SUPPLIED ENTRIES —
━━━━━━━━━━━━━━━━
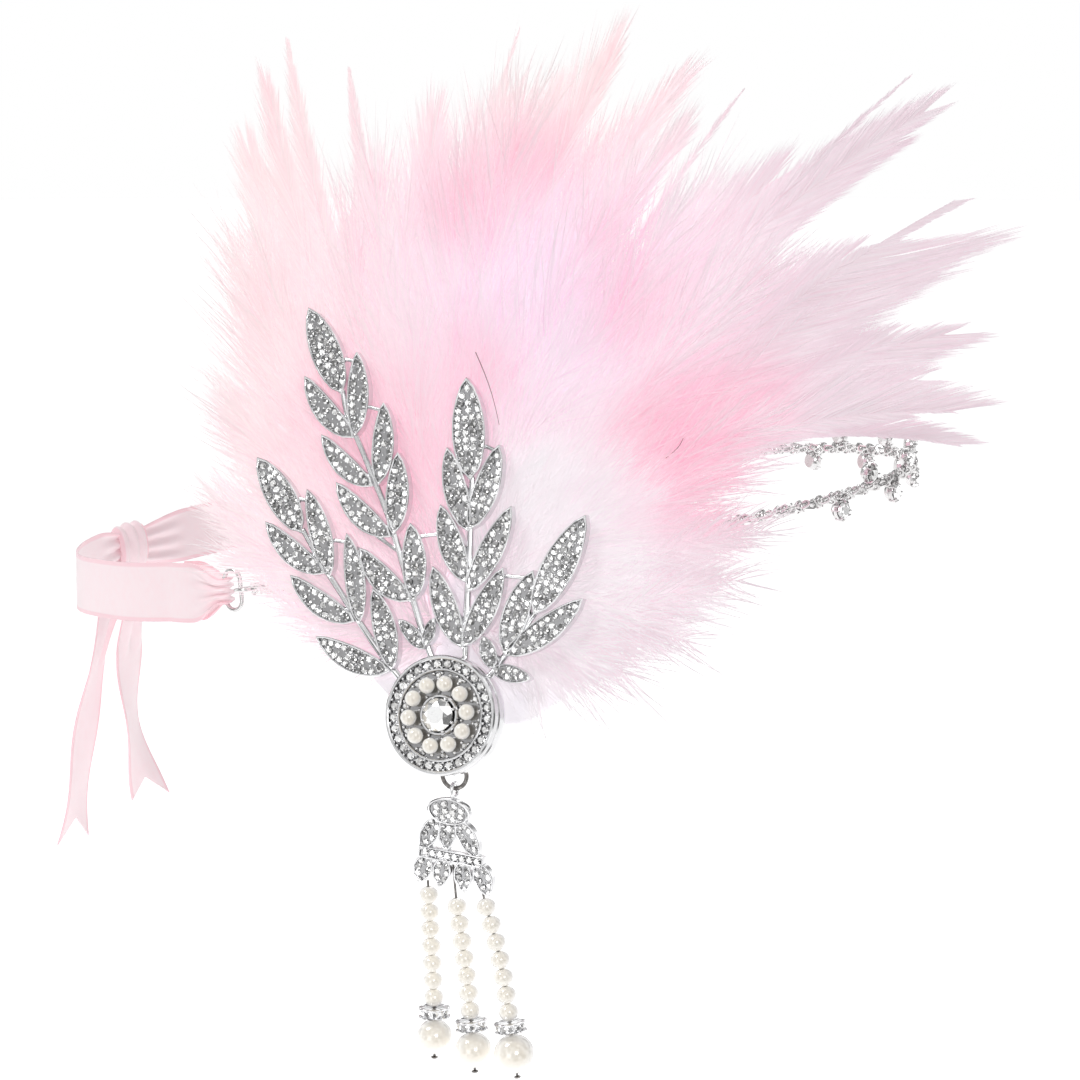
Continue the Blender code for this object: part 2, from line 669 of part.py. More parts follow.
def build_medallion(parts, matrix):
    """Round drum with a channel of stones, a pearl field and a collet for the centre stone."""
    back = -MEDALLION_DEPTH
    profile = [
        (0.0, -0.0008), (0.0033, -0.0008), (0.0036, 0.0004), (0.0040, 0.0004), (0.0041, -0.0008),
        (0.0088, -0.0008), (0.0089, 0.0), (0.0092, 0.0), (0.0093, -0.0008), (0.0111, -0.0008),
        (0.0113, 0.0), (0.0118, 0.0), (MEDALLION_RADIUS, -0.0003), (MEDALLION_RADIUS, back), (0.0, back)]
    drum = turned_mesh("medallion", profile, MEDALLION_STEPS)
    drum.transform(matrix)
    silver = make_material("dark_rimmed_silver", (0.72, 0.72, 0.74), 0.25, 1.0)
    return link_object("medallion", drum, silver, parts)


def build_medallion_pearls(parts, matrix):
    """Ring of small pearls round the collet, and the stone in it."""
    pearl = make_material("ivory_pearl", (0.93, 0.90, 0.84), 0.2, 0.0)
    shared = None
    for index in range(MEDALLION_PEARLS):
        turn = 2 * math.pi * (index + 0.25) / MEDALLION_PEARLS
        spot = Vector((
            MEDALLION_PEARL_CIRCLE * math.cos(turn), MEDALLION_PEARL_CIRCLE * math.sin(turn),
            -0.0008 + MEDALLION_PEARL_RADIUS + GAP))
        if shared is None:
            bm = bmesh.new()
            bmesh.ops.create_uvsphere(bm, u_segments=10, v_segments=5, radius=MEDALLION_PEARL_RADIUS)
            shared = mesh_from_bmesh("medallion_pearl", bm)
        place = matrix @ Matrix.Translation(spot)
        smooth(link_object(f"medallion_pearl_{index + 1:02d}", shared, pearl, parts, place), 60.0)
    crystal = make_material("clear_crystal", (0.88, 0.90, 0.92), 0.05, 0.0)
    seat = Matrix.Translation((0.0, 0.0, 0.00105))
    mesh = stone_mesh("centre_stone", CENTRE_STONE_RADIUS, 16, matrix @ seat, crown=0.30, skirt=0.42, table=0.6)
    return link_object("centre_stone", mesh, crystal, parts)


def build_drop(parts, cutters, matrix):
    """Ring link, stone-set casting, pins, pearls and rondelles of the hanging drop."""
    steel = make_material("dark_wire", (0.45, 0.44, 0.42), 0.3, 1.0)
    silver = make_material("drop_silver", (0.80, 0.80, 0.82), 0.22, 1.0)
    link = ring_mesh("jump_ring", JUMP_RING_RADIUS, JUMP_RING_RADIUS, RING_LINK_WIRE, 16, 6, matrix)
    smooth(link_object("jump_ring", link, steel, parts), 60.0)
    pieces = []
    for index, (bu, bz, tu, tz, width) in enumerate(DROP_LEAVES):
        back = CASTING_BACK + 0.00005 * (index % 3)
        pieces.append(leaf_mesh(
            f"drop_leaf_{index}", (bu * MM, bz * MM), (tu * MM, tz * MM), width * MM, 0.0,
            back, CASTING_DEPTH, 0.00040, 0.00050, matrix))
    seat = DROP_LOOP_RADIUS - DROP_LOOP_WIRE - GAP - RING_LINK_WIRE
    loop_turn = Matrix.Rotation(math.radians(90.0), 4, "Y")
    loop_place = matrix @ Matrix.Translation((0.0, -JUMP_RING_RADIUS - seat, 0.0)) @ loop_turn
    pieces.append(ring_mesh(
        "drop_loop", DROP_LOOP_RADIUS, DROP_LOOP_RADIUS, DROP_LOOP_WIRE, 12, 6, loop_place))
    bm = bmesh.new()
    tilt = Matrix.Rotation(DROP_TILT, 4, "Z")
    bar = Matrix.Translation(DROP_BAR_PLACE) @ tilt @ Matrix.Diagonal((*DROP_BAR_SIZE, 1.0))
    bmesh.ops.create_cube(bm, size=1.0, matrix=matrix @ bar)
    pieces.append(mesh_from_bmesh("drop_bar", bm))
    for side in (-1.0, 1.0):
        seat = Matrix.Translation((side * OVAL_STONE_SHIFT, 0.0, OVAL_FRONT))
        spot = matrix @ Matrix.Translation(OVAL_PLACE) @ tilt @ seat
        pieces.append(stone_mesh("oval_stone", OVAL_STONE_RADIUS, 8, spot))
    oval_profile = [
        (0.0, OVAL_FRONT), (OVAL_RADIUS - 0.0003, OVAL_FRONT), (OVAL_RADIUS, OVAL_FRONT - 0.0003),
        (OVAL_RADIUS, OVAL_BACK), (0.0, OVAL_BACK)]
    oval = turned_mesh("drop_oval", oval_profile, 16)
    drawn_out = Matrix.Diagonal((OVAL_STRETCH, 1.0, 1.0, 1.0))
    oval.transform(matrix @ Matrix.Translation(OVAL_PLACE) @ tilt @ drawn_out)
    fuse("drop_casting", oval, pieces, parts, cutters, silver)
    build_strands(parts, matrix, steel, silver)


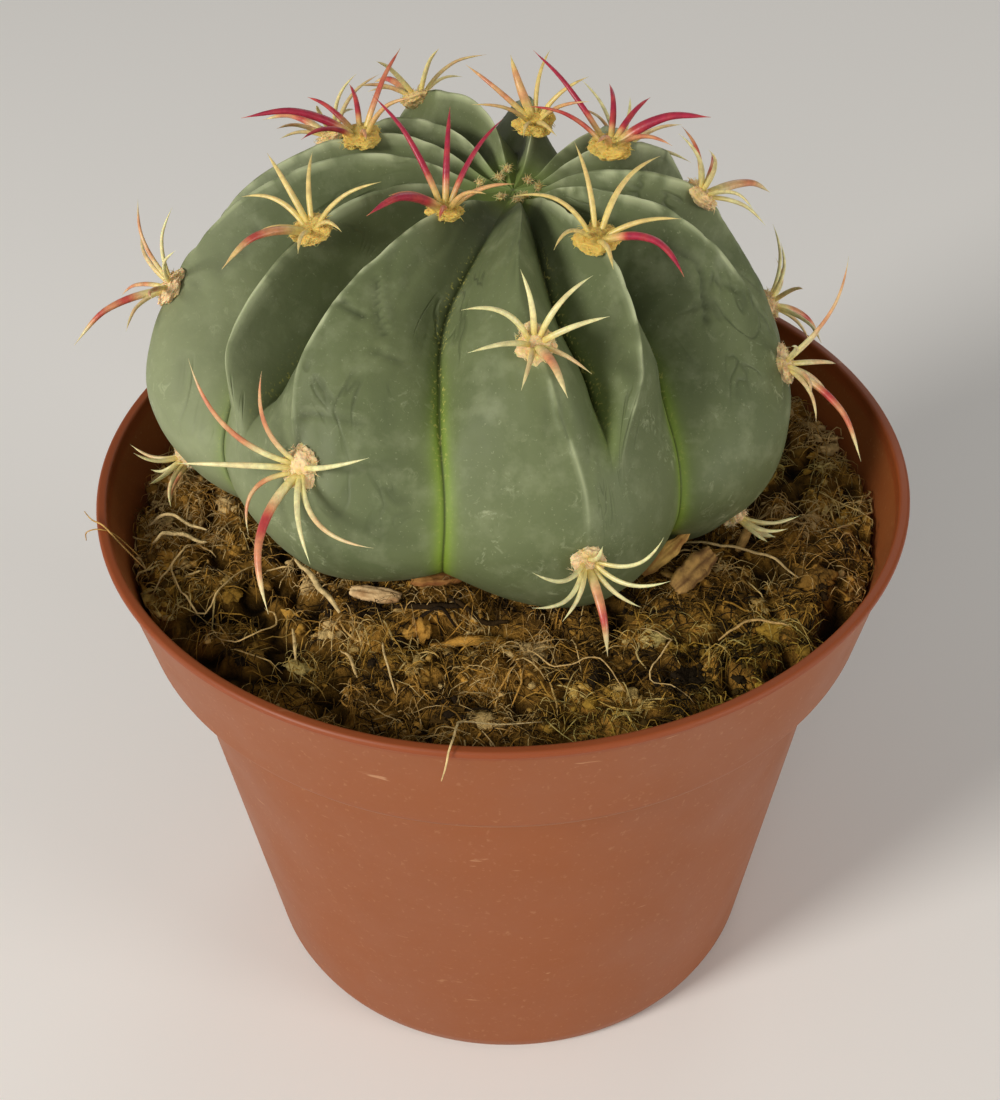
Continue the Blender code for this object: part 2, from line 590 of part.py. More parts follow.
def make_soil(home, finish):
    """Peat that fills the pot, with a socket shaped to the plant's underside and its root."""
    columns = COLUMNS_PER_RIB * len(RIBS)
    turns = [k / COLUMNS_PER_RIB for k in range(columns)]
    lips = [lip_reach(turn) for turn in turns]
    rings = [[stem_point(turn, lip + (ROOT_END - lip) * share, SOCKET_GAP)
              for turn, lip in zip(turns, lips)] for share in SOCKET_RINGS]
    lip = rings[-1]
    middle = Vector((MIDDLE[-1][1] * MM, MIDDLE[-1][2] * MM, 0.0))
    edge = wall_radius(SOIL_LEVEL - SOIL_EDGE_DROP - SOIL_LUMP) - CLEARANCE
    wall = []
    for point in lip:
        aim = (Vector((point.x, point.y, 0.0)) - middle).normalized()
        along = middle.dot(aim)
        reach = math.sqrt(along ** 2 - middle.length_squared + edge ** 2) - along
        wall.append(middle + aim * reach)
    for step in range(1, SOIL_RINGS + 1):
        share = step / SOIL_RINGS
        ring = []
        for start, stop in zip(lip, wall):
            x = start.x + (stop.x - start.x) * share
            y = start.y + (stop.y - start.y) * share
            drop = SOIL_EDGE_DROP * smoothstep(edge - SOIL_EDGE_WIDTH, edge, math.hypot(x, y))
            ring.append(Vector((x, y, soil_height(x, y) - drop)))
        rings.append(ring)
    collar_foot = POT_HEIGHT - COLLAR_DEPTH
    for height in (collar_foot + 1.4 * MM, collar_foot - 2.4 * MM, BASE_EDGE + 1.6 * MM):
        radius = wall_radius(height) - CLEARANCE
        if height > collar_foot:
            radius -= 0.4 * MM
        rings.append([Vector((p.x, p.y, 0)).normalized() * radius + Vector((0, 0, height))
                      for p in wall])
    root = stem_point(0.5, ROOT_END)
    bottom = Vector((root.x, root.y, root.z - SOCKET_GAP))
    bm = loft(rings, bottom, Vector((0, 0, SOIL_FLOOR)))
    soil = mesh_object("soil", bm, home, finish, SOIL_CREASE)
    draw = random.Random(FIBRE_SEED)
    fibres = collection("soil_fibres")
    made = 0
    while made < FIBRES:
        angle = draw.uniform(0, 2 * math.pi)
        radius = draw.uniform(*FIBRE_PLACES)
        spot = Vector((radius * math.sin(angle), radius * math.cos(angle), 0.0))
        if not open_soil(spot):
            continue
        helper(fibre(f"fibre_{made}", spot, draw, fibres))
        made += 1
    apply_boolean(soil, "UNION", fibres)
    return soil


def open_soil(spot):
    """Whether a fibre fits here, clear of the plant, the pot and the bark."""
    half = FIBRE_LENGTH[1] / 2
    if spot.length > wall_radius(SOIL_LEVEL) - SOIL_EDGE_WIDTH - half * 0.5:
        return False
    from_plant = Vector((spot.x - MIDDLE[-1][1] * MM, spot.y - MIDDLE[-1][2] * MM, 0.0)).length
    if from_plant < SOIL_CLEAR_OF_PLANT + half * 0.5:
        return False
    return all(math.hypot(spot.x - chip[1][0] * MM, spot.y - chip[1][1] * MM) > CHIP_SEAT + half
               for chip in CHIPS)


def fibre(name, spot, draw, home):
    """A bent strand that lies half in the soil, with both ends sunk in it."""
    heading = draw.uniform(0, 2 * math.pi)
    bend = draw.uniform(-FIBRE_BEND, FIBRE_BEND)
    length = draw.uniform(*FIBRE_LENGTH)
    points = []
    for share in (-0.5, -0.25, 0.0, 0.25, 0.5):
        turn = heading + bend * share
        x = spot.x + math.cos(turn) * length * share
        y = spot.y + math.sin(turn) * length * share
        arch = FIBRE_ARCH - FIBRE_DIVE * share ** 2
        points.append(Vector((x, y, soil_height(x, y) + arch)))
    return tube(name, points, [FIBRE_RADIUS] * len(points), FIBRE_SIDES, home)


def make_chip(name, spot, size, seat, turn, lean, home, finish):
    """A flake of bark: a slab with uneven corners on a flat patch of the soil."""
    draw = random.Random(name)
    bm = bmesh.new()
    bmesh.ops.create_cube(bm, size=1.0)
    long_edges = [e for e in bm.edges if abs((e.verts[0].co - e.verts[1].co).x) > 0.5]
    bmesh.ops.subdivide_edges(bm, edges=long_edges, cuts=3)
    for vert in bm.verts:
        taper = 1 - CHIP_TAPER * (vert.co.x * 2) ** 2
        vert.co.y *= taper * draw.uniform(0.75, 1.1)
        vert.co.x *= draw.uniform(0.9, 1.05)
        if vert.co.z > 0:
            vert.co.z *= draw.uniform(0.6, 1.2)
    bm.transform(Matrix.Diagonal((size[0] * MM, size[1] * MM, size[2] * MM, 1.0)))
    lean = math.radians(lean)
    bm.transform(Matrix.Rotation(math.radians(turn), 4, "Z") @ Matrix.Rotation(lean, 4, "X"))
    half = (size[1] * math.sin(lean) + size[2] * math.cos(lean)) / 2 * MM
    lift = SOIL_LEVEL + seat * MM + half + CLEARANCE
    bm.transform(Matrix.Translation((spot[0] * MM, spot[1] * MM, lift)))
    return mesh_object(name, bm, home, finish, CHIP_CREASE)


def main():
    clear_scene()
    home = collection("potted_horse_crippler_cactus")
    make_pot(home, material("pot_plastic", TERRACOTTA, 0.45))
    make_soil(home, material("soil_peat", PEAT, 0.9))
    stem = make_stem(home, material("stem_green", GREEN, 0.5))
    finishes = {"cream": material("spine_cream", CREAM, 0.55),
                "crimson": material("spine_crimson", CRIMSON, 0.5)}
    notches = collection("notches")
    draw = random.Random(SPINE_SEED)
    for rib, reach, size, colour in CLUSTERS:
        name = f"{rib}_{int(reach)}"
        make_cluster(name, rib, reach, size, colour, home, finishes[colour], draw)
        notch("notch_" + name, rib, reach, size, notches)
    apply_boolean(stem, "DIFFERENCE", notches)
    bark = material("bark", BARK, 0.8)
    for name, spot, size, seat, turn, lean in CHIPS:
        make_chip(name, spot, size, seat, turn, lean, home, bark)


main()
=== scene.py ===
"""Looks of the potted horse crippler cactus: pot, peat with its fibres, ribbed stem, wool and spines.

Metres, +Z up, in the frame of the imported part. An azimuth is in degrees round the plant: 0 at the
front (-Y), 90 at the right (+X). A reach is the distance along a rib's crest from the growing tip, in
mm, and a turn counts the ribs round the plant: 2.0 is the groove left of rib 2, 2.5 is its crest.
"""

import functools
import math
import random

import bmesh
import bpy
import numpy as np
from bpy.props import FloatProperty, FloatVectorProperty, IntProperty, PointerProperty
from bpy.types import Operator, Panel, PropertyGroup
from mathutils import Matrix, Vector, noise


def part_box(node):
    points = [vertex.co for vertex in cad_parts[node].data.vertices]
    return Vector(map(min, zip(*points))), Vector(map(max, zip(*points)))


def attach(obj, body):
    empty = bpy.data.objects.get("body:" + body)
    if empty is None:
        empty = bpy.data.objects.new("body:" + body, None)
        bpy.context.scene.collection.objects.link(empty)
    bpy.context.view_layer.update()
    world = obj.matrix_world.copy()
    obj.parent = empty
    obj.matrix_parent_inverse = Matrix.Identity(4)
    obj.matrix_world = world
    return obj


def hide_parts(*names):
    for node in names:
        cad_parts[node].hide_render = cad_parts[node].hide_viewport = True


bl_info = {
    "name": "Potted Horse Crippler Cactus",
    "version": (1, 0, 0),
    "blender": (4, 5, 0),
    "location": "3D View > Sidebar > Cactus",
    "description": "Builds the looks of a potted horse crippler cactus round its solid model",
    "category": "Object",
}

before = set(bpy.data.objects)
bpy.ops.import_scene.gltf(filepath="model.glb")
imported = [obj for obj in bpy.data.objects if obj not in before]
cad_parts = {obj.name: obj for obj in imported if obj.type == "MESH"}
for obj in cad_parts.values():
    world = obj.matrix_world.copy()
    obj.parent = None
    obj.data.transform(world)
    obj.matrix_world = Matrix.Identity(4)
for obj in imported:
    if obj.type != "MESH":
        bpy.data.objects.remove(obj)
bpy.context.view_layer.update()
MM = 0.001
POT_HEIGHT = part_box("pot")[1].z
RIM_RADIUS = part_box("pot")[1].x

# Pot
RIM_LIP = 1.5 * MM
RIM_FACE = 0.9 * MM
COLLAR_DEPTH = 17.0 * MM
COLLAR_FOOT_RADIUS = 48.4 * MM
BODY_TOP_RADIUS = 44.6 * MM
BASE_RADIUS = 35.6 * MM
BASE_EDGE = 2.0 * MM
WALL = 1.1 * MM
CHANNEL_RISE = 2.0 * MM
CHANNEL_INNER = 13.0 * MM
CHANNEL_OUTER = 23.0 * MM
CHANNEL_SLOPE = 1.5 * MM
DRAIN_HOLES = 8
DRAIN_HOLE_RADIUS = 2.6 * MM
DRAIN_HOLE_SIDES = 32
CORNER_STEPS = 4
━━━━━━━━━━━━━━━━
YOUR INSTRUCTIONS — Reproduce word for word the lines of the records above, beginning at the first and ending with the line where "mesh, crystal, parts)" appears, and nothing past it.

SOLVED EXERCISE —
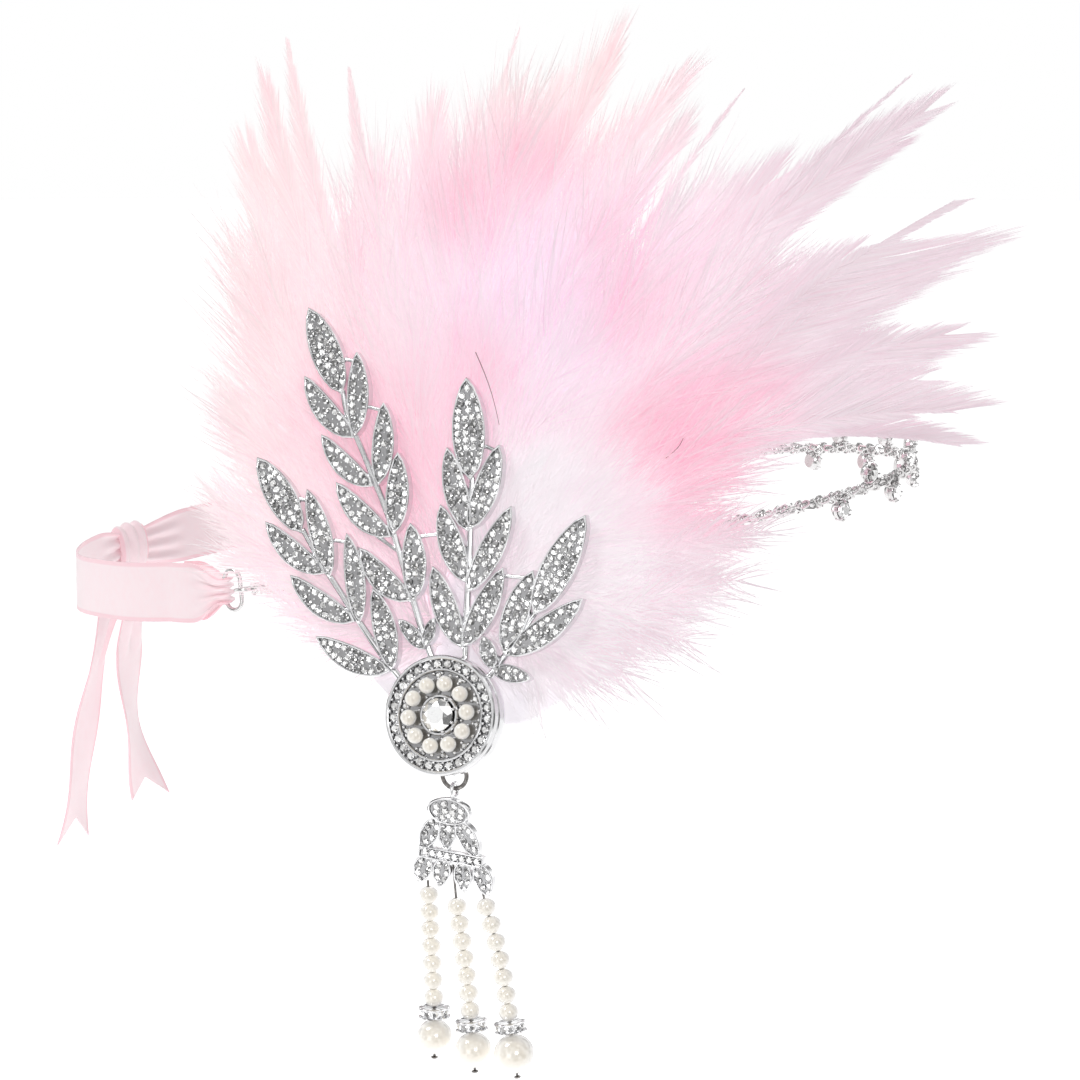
Continue the Blender code for this object: part 2, from line 669 of part.py. More parts follow.
def build_medallion(parts, matrix):
    """Round drum with a channel of stones, a pearl field and a collet for the centre stone."""
    back = -MEDALLION_DEPTH
    profile = [
        (0.0, -0.0008), (0.0033, -0.0008), (0.0036, 0.0004), (0.0040, 0.0004), (0.0041, -0.0008),
        (0.0088, -0.0008), (0.0089, 0.0), (0.0092, 0.0), (0.0093, -0.0008), (0.0111, -0.0008),
        (0.0113, 0.0), (0.0118, 0.0), (MEDALLION_RADIUS, -0.0003), (MEDALLION_RADIUS, back), (0.0, back)]
    drum = turned_mesh("medallion", profile, MEDALLION_STEPS)
    drum.transform(matrix)
    silver = make_material("dark_rimmed_silver", (0.72, 0.72, 0.74), 0.25, 1.0)
    return link_object("medallion", drum, silver, parts)


def build_medallion_pearls(parts, matrix):
    """Ring of small pearls round the collet, and the stone in it."""
    pearl = make_material("ivory_pearl", (0.93, 0.90, 0.84), 0.2, 0.0)
    shared = None
    for index in range(MEDALLION_PEARLS):
        turn = 2 * math.pi * (index + 0.25) / MEDALLION_PEARLS
        spot = Vector((
            MEDALLION_PEARL_CIRCLE * math.cos(turn), MEDALLION_PEARL_CIRCLE * math.sin(turn),
            -0.0008 + MEDALLION_PEARL_RADIUS + GAP))
        if shared is None:
            bm = bmesh.new()
            bmesh.ops.create_uvsphere(bm, u_segments=10, v_segments=5, radius=MEDALLION_PEARL_RADIUS)
            shared = mesh_from_bmesh("medallion_pearl", bm)
        place = matrix @ Matrix.Translation(spot)
        smooth(link_object(f"medallion_pearl_{index + 1:02d}", shared, pearl, parts, place), 60.0)
    crystal = make_material("clear_crystal", (0.88, 0.90, 0.92), 0.05, 0.0)
    seat = Matrix.Translation((0.0, 0.0, 0.00105))
    mesh = stone_mesh("centre_stone", CENTRE_STONE_RADIUS, 16, matrix @ seat, crown=0.30, skirt=0.42, table=0.6)
    return link_object("centre_stone", mesh, crystal, parts)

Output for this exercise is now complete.